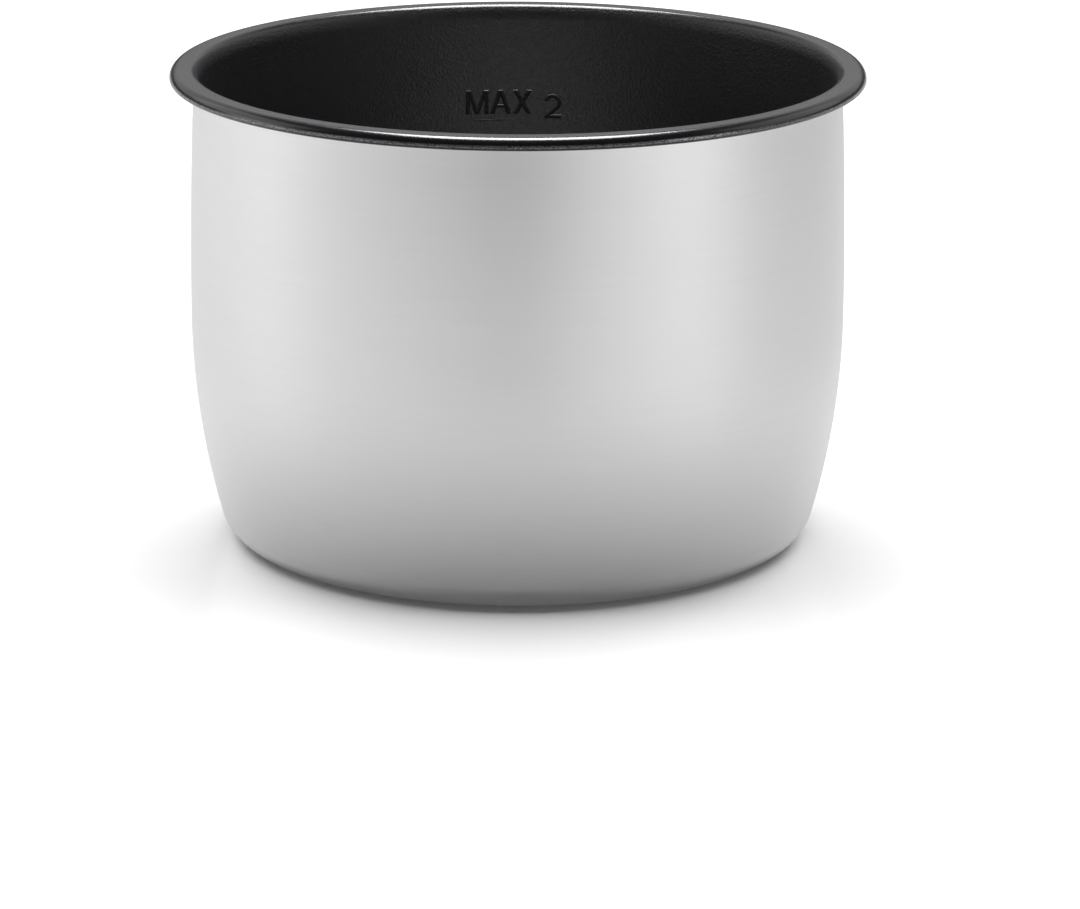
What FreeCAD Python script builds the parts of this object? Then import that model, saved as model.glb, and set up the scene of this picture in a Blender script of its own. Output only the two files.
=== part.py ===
import FreeCAD, Part
import math
import os

# The removable inner pot of an electric pressure cooker: one round pressing of aluminium sheet whose
# rim is bent out into a flange and turned down into a lip, with a black non-stick coat over the
# inside, the flange and the outer face of the lip. The fill marks stand up from the coat.
#
# Frame: the origin is on the axis, in the plane that the pot stands on, and +Z points up.
# The fill marks are on the +Y side of the wall and are read from -Y.

# Driving dimensions, in millimetres and degrees.
pot_height = 127.4
rim_radius = 92.3
sheet_thickness = 1.3
coat_thickness = 0.2

# Underside: a centre that is raised a little, so that the pot stands on the flat ring round it.
base_centre_radius = 46.0
base_step_radius = 60.0
base_step_angle = 6.5
base_flat_radius = 70.8

# Outer face of the wall: a tight corner, a long belly and an upper wall that leans in slightly.
corner_radius = 9.6
corner_sweep = 74.3
belly_radius = 199.0
upper_wall_radius = 1338.0

# Rim, over the coat: the wall flares out, bends into the flange, and the flange bends down.
flare_radius = 7.0
flare_angle = 28.0
inner_bend_radius = 1.8
outer_bend_radius = 2.4

# Fill marks: the height that the letters stand up from the wall, and where they are.
mark_relief = 0.4
stroke_width = 1.15
max_line_height = 94.1
max_line_start = -12.6
max_line_length = 12.2
max_line_width = 0.4
letter_height = 7.0
letter_lift = 1.9
letters_start = -14.9
letter_gap = 0.3
numeral_height = 7.1
numeral_width = 4.9
numeral_lift = 0.75
numeral_start = 7.4
lower_litres = 1.0

wall_thickness = sheet_thickness + coat_thickness
axis_start = FreeCAD.Vector(0, 0, 0)
up = FreeCAD.Vector(0, 0, 1)
back = FreeCAD.Vector(0, 1, 0)


def direction(angle):
    """A unit vector in the XZ plane, turned by angle degrees from +X towards +Z."""
    return FreeCAD.Vector(math.cos(math.radians(angle)), 0, math.sin(math.radians(angle)))


def trace(section, offset):
    """The edges of a section, moved by offset towards the inside of the pot, and its points."""
    point = FreeCAD.Vector(0, 0, base_rise + offset)
    heading = 0.0
    edges = []
    points = [point]
    for size, sweep in section:
        if sweep == 0:
            end = point + direction(heading) * size
            edges.append(Part.LineSegment(point, end).toShape())
        else:
            turn = math.copysign(90, sweep)
            radius = size - math.copysign(offset, sweep)
            centre = point + direction(heading + turn) * radius
            middle = centre + direction(heading + sweep / 2 - turn) * radius
            end = centre + direction(heading + sweep - turn) * radius
            edges.append(Part.Arc(point, middle, end).toShape())
            heading += sweep
        point = end
        points.append(point)
    return edges, points


def revolved(edges):
    """The solid that a closed section in the XZ plane makes when it is turned round the Z axis."""
    wire = Part.Wire(Part.__sortEdges__(edges))
    return Part.Face(wire).revolve(axis_start, up, 360)


def layer(section, inner_offset, outer_offset, rounded):
    """The solid between two offsets of a section, with its free edge rounded or cut square."""
    lower, lower_points = trace(section, inner_offset)
    upper, upper_points = trace(section, outer_offset)
    lower_end = lower_points[-1]
    upper_end = upper_points[-1]
    if rounded:
        tip = (lower_end + upper_end) / 2 - up * (outer_offset - inner_offset) / 2
        free_edge = Part.Arc(lower_end, tip, upper_end).toShape()
    else:
        free_edge = Part.LineSegment(lower_end, upper_end).toShape()
    on_axis = Part.LineSegment(lower_points[0], upper_points[0]).toShape()
    return revolved(lower + [free_edge] + upper + [on_axis])


# The section follows the underside of the sheet from the axis to the free edge of the lip.
# Each step is a run (length, 0) or a tangent bend (radius, degrees), positive when it turns up.
base_rise = 2 * base_step_radius * (1 - math.cos(math.radians(base_step_angle)))
base_step_run = 2 * base_step_radius * math.sin(math.radians(base_step_angle))
base = [
    (base_centre_radius, 0),
    (base_step_radius, -base_step_angle),
    (base_step_radius, base_step_angle),
    (base_flat_radius - base_centre_radius - base_step_run, 0),
]
lower_wall = [(corner_radius, corner_sweep), (belly_radius, 90 - corner_sweep)]
widest = trace(base + lower_wall, 0)[1][-1]

# The upper wall leans in by as much as it needs to reach the flange at the pot's height.
flare_bend_radius = flare_radius - wall_thickness
neck_bend_radius = inner_bend_radius - wall_thickness
flare_sine = math.sin(math.radians(flare_angle))
rise_to_flange = pot_height - wall_thickness - widest.z
neck_rise = flare_bend_radius * flare_sine + neck_bend_radius * (1 - flare_sine)
lean = math.degrees(
    math.asin((rise_to_flange - neck_rise) / (upper_wall_radius + flare_bend_radius))
)
wall = lower_wall + [(upper_wall_radius, lean)]
neck = [(flare_bend_radius, -flare_angle - lean), (neck_bend_radius, flare_angle - 90)]
flange_start = trace(base + wall + neck, 0)[1][-1]
flange_length = rim_radius - outer_bend_radius - flange_start.x
rim = neck + [(flange_length, 0), (outer_bend_radius - wall_thickness, -90)]
pot_section = base + wall + rim

pot_shell = layer(pot_section, 0, sheet_thickness, rounded=True)
nonstick_lining = layer(pot_section, sheet_thickness, wall_thickness, rounded=False)

# The room inside the coat, up to the top of the flange, as a solid to measure its volume.
cavity_edges, cavity_points = trace(base + wall + neck, wall_thickness)
mouth_centre = FreeCAD.Vector(0, 0, pot_height)
cavity = revolved(
    cavity_edges
    + [
        Part.LineSegment(cavity_points[-1], mouth_centre).toShape(),
        Part.LineSegment(mouth_centre, cavity_points[0]).toShape(),
    ]
)


def litres_below(height):
    """What the pot holds when it is filled to a height."""
    box = Part.makeBox(
        2 * rim_radius, 2 * rim_radius, height, FreeCAD.Vector(-rim_radius, -rim_radius, 0)
    )
    return cavity.common(box).Volume / 1e6


def level_of(litres):
    """The height that a number of litres fills the pot to."""
    low, high = 0.0, pot_height
    while high - low > 0.01:
        middle = (low + high) / 2
        if litres_below(middle) < litres:
            low = middle
        else:
            high = middle
    return high


def plate(points, left, bottom):
    """A flat prism across the +Y wall, from an outline of (x, z) points in the letter's own box."""
    corners = [FreeCAD.Vector(left + x, 0, bottom + z) for x, z in points]
    face = Part.Face(Part.makePolygon(corners + corners[:1]))
    return face.extrude(back * rim_radius)


def mirrored(points, width):
    """The same points on the other side of the letter's box, in the opposite order."""
    return [(width - x, z) for x, z in reversed(points)]


def bar(left, bottom, width, height):
    """A rectangle as a prism across the +Y wall."""
    return plate([(0, 0), (width, 0), (width, height), (0, height)], left, bottom)


def letter_m(left, bottom, width, height, stroke):
    """Two stems and a V that reaches the foot of the letter."""
    half = width / 2
    shoulder = 1.3 * stroke
    valley = 1.6 * stroke
    slope = (height - valley) / (half - shoulder)
    left_half = [
        (half - 0.5 * stroke, 0),
        (stroke, slope * (half - 1.5 * stroke)),
        (stroke, 0),
        (0, 0),
        (0, height),
        (shoulder, height),
    ]
    return plate(left_half + [(half, valley)] + mirrored(left_half, width), left, bottom)


def letter_a(left, bottom, width, height, stroke):
    """Two legs that meet in a flat top, with a cross-bar."""
    half = width / 2
    foot = 1.2 * stroke
    top_half = 0.6 * stroke
    apex = height - 1.5 * stroke
    bar_low = 0.26 * height
    bar_high = bar_low + 0.85 * stroke
    low_corner = foot + (half - foot) * bar_low / apex
    high_corner = foot + (half - foot) * bar_high / apex
    left_half = [(low_corner, bar_low), (foot, 0), (0, 0), (half - top_half, height)]
    hole = [(high_corner, bar_high), (half, apex), (width - high_corner, bar_high)]
    outline = plate(left_half + mirrored(left_half, width), left, bottom)
    return outline.cut(plate(hole, left, bottom))


def letter_x(left, bottom, width, height, stroke):
    """Two crossing diagonals."""
    slant = 1.3 * stroke
    rising = [(0, 0), (slant, 0), (width, height), (width - slant, height)]
    falling = [(width - slant, 0), (width, 0), (slant, height), (0, height)]
    return plate(rising, left, bottom).fuse(plate(falling, left, bottom)).removeSplitter()


def numeral_two(left, bottom, width, height, stroke):
    """A round head, a straight diagonal that runs down to the left, and a flat foot."""
    outer = width / 2
    inner = outer - stroke
    centre = FreeCAD.Vector(left + outer, 0, bottom + height - outer)
    start_angle = 168
    end_angle = -48
    middle_angle = (start_angle + end_angle) / 2
    outer_start, outer_middle, outer_end = [
        centre + direction(angle) * outer for angle in (start_angle, middle_angle, end_angle)
    ]
    inner_start, inner_middle, inner_end = [
        centre + direction(angle) * inner for angle in (start_angle, middle_angle, end_angle)
    ]
    downward = direction(end_angle - 90)
    foot_top = bottom + stroke
    tail = [
        outer_end,
        outer_end + downward * ((foot_top - outer_end.z) / downward.z),
        FreeCAD.Vector(left + width, 0, foot_top),
        FreeCAD.Vector(left + width, 0, bottom),
        FreeCAD.Vector(left, 0, bottom),
        inner_end + downward * ((left - inner_end.x) / downward.x),
        inner_end,
    ]
    edges = [
        Part.Arc(outer_start, outer_middle, outer_end).toShape(),
        *Part.makePolygon(tail).Edges,
        Part.Arc(inner_end, inner_middle, inner_start).toShape(),
        Part.LineSegment(inner_start, outer_start).toShape(),
    ]
    return Part.Face(Part.Wire(edges)).extrude(back * rim_radius)


def numeral_one(left, bottom, width, height, stroke):
    """An upright stem with a short flag to its left."""
    stem = (width - stroke) / 2
    flag = stem - 1.3 * stroke
    outline = [
        (stem, 0),
        (stem + stroke, 0),
        (stem + stroke, height),
        (stem + 0.3 * stroke, height),
        (flag, height - 1.1 * stroke),
        (flag, height - 2.1 * stroke),
        (stem, height - 1.3 * stroke),
    ]
    return plate(outline, left, bottom)


# The marks are cut from a thin skin that lies on the coat, so they follow the curve of the wall.
mark_skin = layer(base + wall, wall_thickness, wall_thickness + mark_relief, rounded=False)


def on_wall(prisms):
    """The parts of the skin on the wall that lie inside the prisms, as one group of solids."""
    pieces = []
    for prism in prisms:
        pieces += mark_skin.common(prism).Solids
    return Part.makeCompound(pieces)


letter_base = max_line_height + letter_lift
letter_prisms = []
letter_left = letters_start
for draw, width in ((letter_m, 6.5), (letter_a, 6.2), (letter_x, 5.6)):
    letter_prisms.append(draw(letter_left, letter_base, width, letter_height, stroke_width))
    letter_left += width + letter_gap
max_letters = on_wall(letter_prisms)
max_line = on_wall([bar(max_line_start, max_line_height, max_line_length, max_line_width)])
two = numeral_two(
    numeral_start, max_line_height + numeral_lift, numeral_width, numeral_height, stroke_width
)
litre_mark_2 = on_wall([two])
one = numeral_one(
    numeral_start,
    level_of(lower_litres) + numeral_lift,
    numeral_width,
    numeral_height,
    stroke_width,
)
litre_mark_1 = on_wall([one])

parts = {
    "pot_shell": pot_shell,
    "nonstick_lining": nonstick_lining,
    "max_letters": max_letters,
    "max_line": max_line,
    "litre_mark_2": litre_mark_2,
    "litre_mark_1": litre_mark_1,
}
os.makedirs("parts", exist_ok=True)
for name, shape in parts.items():
    shape.exportStep(f"parts/{name}.step")
    box = shape.BoundBox
    print(
        f"{name}: {len(shape.Solids)} solids, valid {shape.isValid()}, {shape.Volume / 1000:.2f} cm3,"
        f" x {box.XMin:.2f} to {box.XMax:.2f}, z {box.ZMin:.2f} to {box.ZMax:.2f}"
    )
print(f"widest {widest.x:.2f} mm at {widest.z:.2f} mm, flange run {flange_length:.2f} mm")
print(f"holds {litres_below(max_line_height):.3f} l at the line, {litres_below(pot_height):.3f} l full")
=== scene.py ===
import math

import bmesh
import bpy
from mathutils import Matrix, Vector


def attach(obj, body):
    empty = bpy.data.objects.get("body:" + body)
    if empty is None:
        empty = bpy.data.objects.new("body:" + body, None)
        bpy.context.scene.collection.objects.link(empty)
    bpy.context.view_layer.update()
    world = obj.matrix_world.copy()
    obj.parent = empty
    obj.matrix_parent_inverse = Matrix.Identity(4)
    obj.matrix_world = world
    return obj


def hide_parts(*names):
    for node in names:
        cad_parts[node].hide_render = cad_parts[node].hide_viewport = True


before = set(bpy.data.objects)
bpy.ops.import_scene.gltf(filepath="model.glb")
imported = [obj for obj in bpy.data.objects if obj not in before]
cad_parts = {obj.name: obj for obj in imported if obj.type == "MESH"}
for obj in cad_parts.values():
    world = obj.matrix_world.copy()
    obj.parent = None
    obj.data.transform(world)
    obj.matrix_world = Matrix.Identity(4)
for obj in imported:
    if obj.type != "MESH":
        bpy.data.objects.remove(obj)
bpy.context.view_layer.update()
MM = 0.001

# ---------------------------------------------------------------------------------------------
# Sizes of the pot, in metres and degrees. They repeat the driving dimensions of the CAD part.
# ---------------------------------------------------------------------------------------------
POT_HEIGHT = 127.4 * MM
RIM_RADIUS = 92.3 * MM
SHEET = 1.3 * MM
COAT = 0.2 * MM
WALL = SHEET + COAT
COAT_OVERLAP = 0.02 * MM  # the coat starts this far inside the sheet's surface

BASE_CENTRE_RADIUS = 46.0 * MM
BASE_STEP_RADIUS = 60.0 * MM
BASE_STEP_ANGLE = 6.5
BASE_FLAT_RADIUS = 70.8 * MM

CORNER_RADIUS = 9.6 * MM
CORNER_SWEEP = 74.3
BELLY_RADIUS = 199.0 * MM
UPPER_WALL_RADIUS = 1338.0 * MM

FLARE_RADIUS = 7.0 * MM
FLARE_ANGLE = 28.0
INNER_BEND_RADIUS = 1.8 * MM
OUTER_BEND_RADIUS = 2.4 * MM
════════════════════
* **PROBLEM DESCRIPTION**:
Output, unchanged, the lines from the line with "if empty is" through the final line of the material.

* **FULL RESPONSE**:
    if empty is None:
        empty = bpy.data.objects.new("body:" + body, None)
        bpy.context.scene.collection.objects.link(empty)
    bpy.context.view_layer.update()
    world = obj.matrix_world.copy()
    obj.parent = empty
    obj.matrix_parent_inverse = Matrix.Identity(4)
    obj.matrix_world = world
    return obj


def hide_parts(*names):
    for node in names:
        cad_parts[node].hide_render = cad_parts[node].hide_viewport = True


before = set(bpy.data.objects)
bpy.ops.import_scene.gltf(filepath="model.glb")
imported = [obj for obj in bpy.data.objects if obj not in before]
cad_parts = {obj.name: obj for obj in imported if obj.type == "MESH"}
for obj in cad_parts.values():
    world = obj.matrix_world.copy()
    obj.parent = None
    obj.data.transform(world)
    obj.matrix_world = Matrix.Identity(4)
for obj in imported:
    if obj.type != "MESH":
        bpy.data.objects.remove(obj)
bpy.context.view_layer.update()
MM = 0.001

# ---------------------------------------------------------------------------------------------
# Sizes of the pot, in metres and degrees. They repeat the driving dimensions of the CAD part.
# ---------------------------------------------------------------------------------------------
POT_HEIGHT = 127.4 * MM
RIM_RADIUS = 92.3 * MM
SHEET = 1.3 * MM
COAT = 0.2 * MM
WALL = SHEET + COAT
COAT_OVERLAP = 0.02 * MM  # the coat starts this far inside the sheet's surface

BASE_CENTRE_RADIUS = 46.0 * MM
BASE_STEP_RADIUS = 60.0 * MM
BASE_STEP_ANGLE = 6.5
BASE_FLAT_RADIUS = 70.8 * MM

CORNER_RADIUS = 9.6 * MM
CORNER_SWEEP = 74.3
BELLY_RADIUS = 199.0 * MM
UPPER_WALL_RADIUS = 1338.0 * MM

FLARE_RADIUS = 7.0 * MM
FLARE_ANGLE = 28.0
INNER_BEND_RADIUS = 1.8 * MM
OUTER_BEND_RADIUS = 2.4 * MM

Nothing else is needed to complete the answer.